Whenever a type parameter is being declared, it is specified within angle brackets.
Next, T is used to declare an object called ob, as shown here:
T ob; // declare an object of type TAs explained, T is a placeholder for the actual type that will be specified when a Gen object is created. Thus, ob will be an object of the type passed to T. For example, if type String is passed to T, then in that instance, ob will be of type String.
Now, consider Gen's constructor
Gen(T o) {
ob = o;
}It's parameter is of type T which means the actual type of o is determined by the type passed to T when a Gen object is created.
The type parameter T can also be used to specify the return type of a method, as is the
case with the getob() method, shown here:
T getob() {
return ob;
}The GenDemo class demonstrates the generic Gen class. It first creates a version of Gen for integers, as shown here:
Gen<Integer> iObIn this case, Integer is a type argument that is passed to Gen’s type parameter, T. This effectively creates a version of Gen in which all references to T are translated into references to Integer.
The next line assigns to iOb a reference to an instance of an Integer version of the Gen class:
iOb = new Gen<Integer>(88);When declaring an instance of a generic type, the type argument passed to the type parameter must be a reference type. You cannot use a primitive type, such as int or char. For example, with Gen, it is possible to pass any class type to T, but you cannot pass a primitive type to a type parameter.
You can declare more than one type parameter in a generic type. To specify two or more type parameters, simply use a comma-separated list.
// A simple generic class with two type
// parameters: T and V.
class TwoGen<T, V> {
T ob1;
V ob2;
// Pass the constructor a reference to
// an object of type T and an object of type V.
TwoGen(T o1, V o2) {
ob1 = o1;
ob2 = o2;
}
// Show types of T and V.
void showTypes() {
System.out.println("Type of T is " +
ob1.getClass().getName());
System.out.println("Type of V is " +
ob2.getClass().getName());
}
T getob1() {
return ob1;
}
V getob2() {
return ob2;
}
}// Demonstrate TwoGen.
class SimpGen {
public static void main(String args[]) {
TwoGen<Integer, String> tgObj =
new TwoGen<Integer, String>(88, "Generics");
// Show the types.
tgObj.showTypes();
// Obtain and show values.
int v = tgObj.getob1();
System.out.println("value: " + v);
String str = tgObj.getob2();
System.out.println("value: " + str);
}
}Type of T is java.lang.Integer
Type of V is java.lang.String
value: 88
value: Generics
Sometimes it is useful to limit the types that can be passed to a type parameter. For example, assume that you want to create a generic class that contains a method that returns the average of an array of numbers. Thus, you want to specify the type of the numbers generically, using a type parameter.

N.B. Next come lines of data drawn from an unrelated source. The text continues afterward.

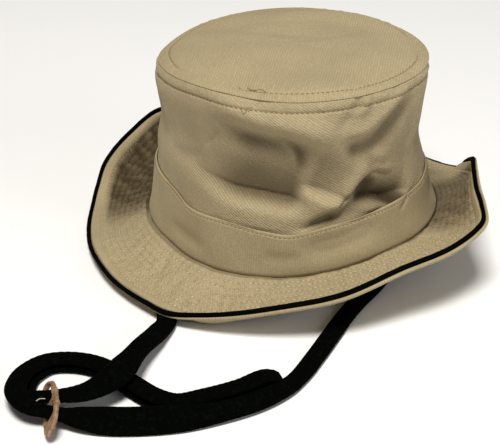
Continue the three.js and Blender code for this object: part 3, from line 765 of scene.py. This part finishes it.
LIP = [  # the lip under the piping and the seat behind it: out and up from the brim's edge
    (-2.6, -2.7), (-1.2, -3.5), (0.2, -3.9), (1.3, -3.6), (1.9, -2.8), (1.7, -2.0), (0.9, -1.6),
    (-0.4, -1.6), (-1.4, -1.1), (-1.75, -0.2), (-1.9, 0.55),
]
LIP_FROM, LIP_ROOT = -1.2, -1.5      # points as low as the first hang down from the second
EDGE_ZONE = 12.0        # the top ply's columns lie closer together within this distance of its edge


def top_shares(angle):
    """The shares of the way out at which the top ply's columns lie, from its edge inward."""
    width = brim_width(angle)
    near = 1 - np.linspace(1.6, EDGE_ZONE, 24)[None, :] / width
    far = (1 - EDGE_ZONE / width) * np.linspace(0.985, 0.0, 62)[None, :]
    return np.concatenate([near, far], 1)


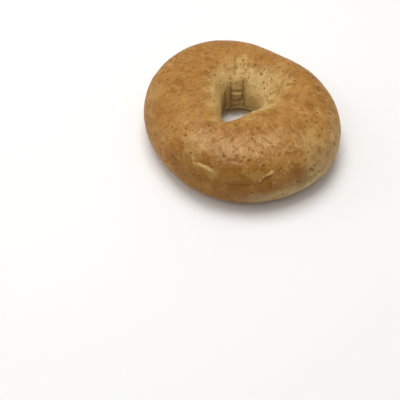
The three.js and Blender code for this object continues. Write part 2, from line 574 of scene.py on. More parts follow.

// In this version of Stats, the type argument for
// T must be either Number, or a class derived
// from Number.
class Stats<T extends Number> {
T[] nums; // array of Number or subclass
// Pass the constructor a reference to
// an array of type Number or subclass.
Stats(T[] o) {
nums = o;
}
// Return type double in all cases.
double average() {
double sum = 0.0;
for(int i=0; i < nums.length; i++)
sum += nums[i].doubleValue();
return sum / nums.length;
}
}// Demonstrate Stats.
class BoundsDemo {
public static void main(String args[]) {
Integer inums[] = { 1, 2, 3, 4, 5 };
Stats<Integer> iob = new Stats<Integer>(inums);
double v = iob.average();
System.out.println("iob average is " + v);
Double dnums[] = { 1.1, 2.2, 3.3, 4.4, 5.5 };
Stats<Double> dob = new Stats<Double>(dnums);
double w = dob.average();
System.out.println("dob average is " + w);
// This won't compile because String is not a
// subclass of Number.
// String strs[] = { "1", "2", "3", "4", "5" };
// Stats<String> strob = new Stats<String>(strs);
// double x = strob.average();
// System.out.println("strob average is " + v);
}
}Average is 3.0
Average is 3.3
Because the type T is now bounded by Number, the Java compiler knows that all objects of type T can call doubleValue() because it is a method declared by Number. This is, by itself, a major advantage. However, as an added bonus, the bounding of T also prevents nonnumeric Stats objects from being created.